During this season of sharing, people’s hearts feel so full of love that they want to give special gifts to others to remind everyone that in the darkest of days we can find love and sharing together. This feeling of giving and sharing is so huge that the idea of Santa is the idea that represents how big this feeling is. So lots of people want to be Santa. You see him at the store, or in parades, those are all people who are channeling the joy of the season. People see him and say, Yes! I remember that good feeling, and they want to pass it on. When we collect food for the food bank and take it there, or make a gift for someone we care about, we get to be the channel of giving too.
As a child you get to be the receiver of lots of presents from Santa and everyone who loves you, when you are older it gets even better, you get to become an aspect of the Spirit of Giving. So is there a real Santa? Indeed there is.
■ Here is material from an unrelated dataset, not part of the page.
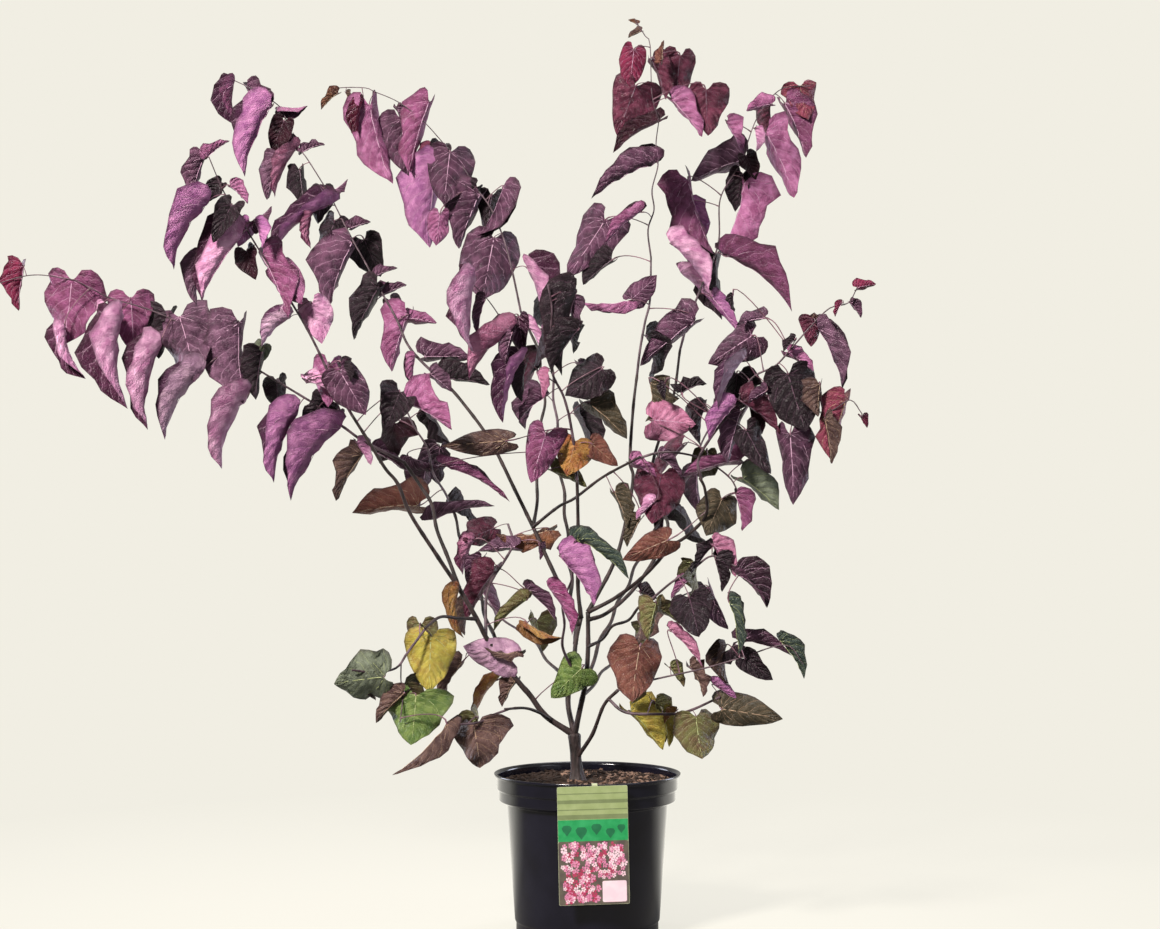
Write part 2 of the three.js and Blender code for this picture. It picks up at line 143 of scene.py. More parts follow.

So don’t bother trying to catch him in the act, you will never catch him. Although there was one time when I was very small I am pretty sure I saw him as he was flying away. Hold your magic close; those dark nights can only be filled with the brightness of your love.
The Boy Who Laughed at Santa Claus by Ogden Nash
In Baltimore there lived a boy.
He wasn't anybody's joy.
Although his name was Jabez Dawes,
His character was full of flaws.
In school he never led his classes,
He hid old ladies' reading glasses,
His mouth was open when he chewed,
And elbows to the table glued.
He stole the milk of hungry kittens,
And walked through doors marked
He said he acted thus because
There wasn't any Santa Claus.
Another trick that tickled Jabez
Was crying 'Boo' at little babies.
He brushed his teeth, they said in town,
Sideways instead of up and down.
Yet people pardoned every sin,
And viewed his antics with a grin,
Till they were told by Jabez Dawes,
'There isn't any Santa Claus!'
Deploring how he did behave,
His parents swiftly sought their grave.
They hurried through the portals pearly,
And Jabez left the funeral early.
Like whooping cough, from child to child,
He sped to spread the rumor wild:
'Sure as my name is Jabez Dawes
There isn't any Santa Claus!'
Slunk like a weasel or a marten
Through nursery and kindergarten,
Whispering low to every tot,
'There isn't any, no there's not!'
The children wept all Christmas eve
And Jabez chortled up his sleeve.
No infant dared hang up his stocking
For fear of Jabez' ribald mocking.
He sprawled on his untidy bed,
Fresh malice dancing in his head,
When presently with scalp-a-tingling,
Jabez heard a distant jingling;
He heard the crunch of sleigh and hoof
Crisply alighting on the roof.
What good to rise and bar the door?
A shower of soot was on the floor.
What was beheld by Jabez Dawes?
The fireplace full of Santa Claus!
Then Jabez fell upon his knees
With cries of 'Don't,' and 'Pretty Please.'
He howled, 'I don't know where you read it,
But anyhow, I never said it!'
'Jabez' replied the angry saint,
'It isn't I, it's you that ain't.
Although there is a Santa Claus,
There isn't any Jabez Dawes!'
Said Jabez then with impudent vim,
'Oh, yes there is, and I am him!
Your magic don't scare me, it doesn't'
And suddenly he found he wasn't!
From grimy feet to grimy locks,
Jabez became a Jack-in-the-box,
An ugly toy with springs unsprung,
Forever sticking out his tongue.
The neighbors heard his mournful squeal;
They searched for him, but not with zeal.
No trace was found of Jabez Dawes,
Which led to thunderous applause,
And people drank a loving cup
And went and hung their stockings up.
All you who sneer at Santa Claus,
Beware the fate of Jabez Dawes,
The saucy boy who told the saint off.
The boy who got him licked his paint off.